Всякий, кто приезжает в Рим, не может не заметить, насколько здесь больше кошек, чем собак. Конечно, собаку труднее держать в домашних условиях, да и дороже обходится. Возможно, итальянский чиновник еще подразделил бы собак на два разряда: сторожевые и декоративные. Лицензия на содержание сторожевой собаки стоит две тысячи лир, около двадцати трех шиллингов, а лицензия на декоративную — пять тысяч лир, или почти три фунта. Даже самый агрессивный и бдительный пекинес все равно будет считаться декоративной собачкой, и даже самой симпатичной дворняжке никогда не быть причисленной к этому благородному сословию. Такой вот странный, но достойный уважения порядок навсегда избавил улицы Рима от бродячих и бездомных собак.
Бездомные коты, напротив, всегда были неотъемлемой принадлежностью развалин. На акварелях прошлого века — женщины в кринолинах и мужчины в цилиндрах и синих сюртуках, глядящие вниз, на форум Траяна, который в те времена был главным рассадником кошек. Этого больше нет. Кошки переселились на рынок Траяна неподалеку. Это место защищенное, в центре, поблизости от полевок на Палатине и кур отцов-пассионистов на Целии.
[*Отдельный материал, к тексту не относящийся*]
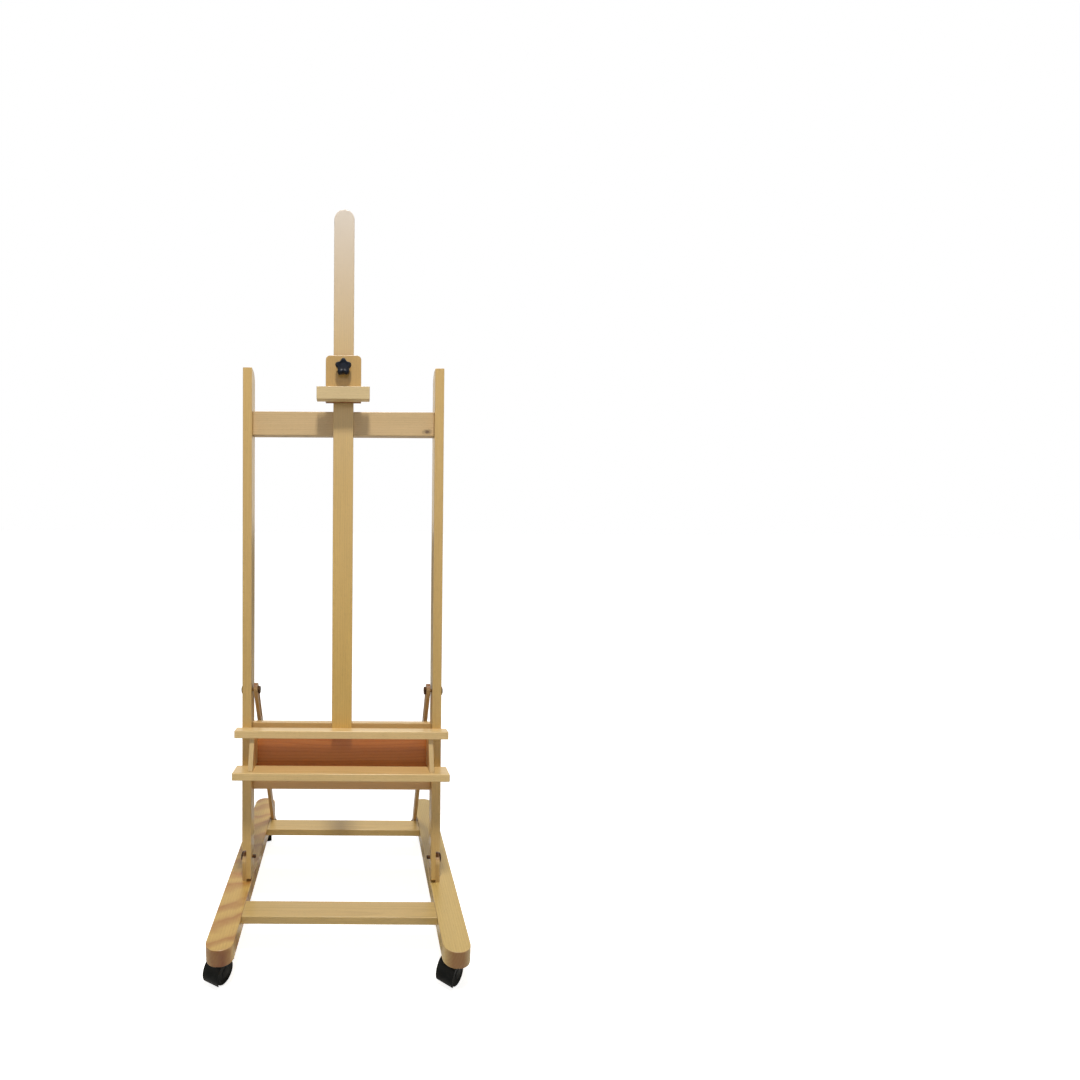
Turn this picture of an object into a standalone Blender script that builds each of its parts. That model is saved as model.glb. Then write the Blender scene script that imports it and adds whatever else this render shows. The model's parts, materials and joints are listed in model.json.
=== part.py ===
"""Studio easel of oiled beech: an H-frame that leans back over a base on four castors.

Metres, +Z up. The easel faces -Y, and its origin is on the floor under the middle of the base.
The leaning frame is built in its own axes: X across, Y square to the posts and Z along them,
with zero on the hinge bolts that it tilts about.
"""

import math

import bmesh
import bpy
from mathutils import Matrix, Vector

# Clearances
TOUCH = 0.0003            # between faces that meet
BORE_PLAY = 0.0003        # round a bolt or a pin in its bore
SLIDE_PLAY = 0.0003       # each side of wood that slides on wood

# Base
BASE_WIDTH = 0.527
BASE_DEPTH = 0.610
RUNNER_WIDTH = 0.056
RUNNER_THICK = 0.036
RUNNER_END_RADIUS = 0.026
STRETCHER_WIDTH = 0.050
STRETCHER_THICK = 0.018
FRONT_STRETCHER_SETBACK = 0.0965   # from the runners' front ends
WOOD_ROUND = 0.0018               # rounding of wooden edges

# Castors
WHEEL_RADIUS = 0.024
WHEEL_WIDTH = 0.013
WHEEL_INSET = 0.004               # from the middle of the castor to a wheel's inner face
AXLE_RADIUS = 0.003
HOOD_CLEAR = 0.0017               # from tread to hood
HOOD_THICK = 0.0026
HOOD_WIDTH = 0.038
HOOD_BEFORE = math.radians(82)    # sweep of the hood over the wheel, to the front
HOOD_BEHIND = math.radians(100)
WEB_THICK = 0.006
WEB_RADIUS = 0.019
SOCKET_RADIUS = 0.0105
CASTOR_TRAIL = 0.012
CASTOR_PLATE_RADIUS = 0.015
CASTOR_PLATE_THICK = 0.0022
CASTOR_PIN_RADIUS = 0.003         # of the swivel pin in the hood's socket
CASTOR_PIN_DEPTH = 0.0065
CASTOR_STEM_RADIUS = 0.004
CASTOR_STEM_LENGTH = 0.022        # screwed up into the runner
FRONT_CASTOR_SETBACK = 0.046
REAR_CASTOR_SETBACK = 0.062
CASTOR_TURNS = {                  # how each castor stands at rest, about its stem
    "front_left": math.radians(-27),
    "front_right": math.radians(-39),
    "rear_left": math.radians(14),
    "rear_right": math.radians(27),
}

# Hinge at the foot of the leaning frame
HINGE_SETBACK = 0.2335            # from the runners' front ends
HINGE_HEIGHT = 0.050              # above the runners
LEAN = math.radians(6)
TILT_RANGE = math.radians(20)
CHEEK_THICK = 0.010
CHEEK_RADIUS = 0.020
CHEEK_TOP_CLEAR = 0.003           # from a cheek's round top to the post's shoulder
BOLT_RADIUS = 0.004
BOLT_HEAD_RADIUS = 0.0105
BOLT_HEAD_THICK = 0.0055
NUT_RADIUS = 0.0075
NUT_THICK = 0.0065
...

Я отправился туда, чтобы взглянуть на торговый центр II века, и несколько раз останавливался, чтобы покормить кошек. Они живут в основании того, что раньше было великолепным, тяжеловесным зданием рынка. Мастерские, лавки, конторы располагались на трех этажах, здание имело сводчатый фасад и стояло широким полукругом, выходя на открытое пространство, и подобный же полукруг был напротив, а теперь он исчез или лежит под мостовыми современного Рима. Лавки в основном представляли собой одно просторное помещение, и, как это часто бывает, например, на Востоке, их размеры вовсе не обязательно соответствовали уровню зажиточности их хозяев. Римские лавки напомнили мне магазинчики в старой части Стамбула и Алеппо.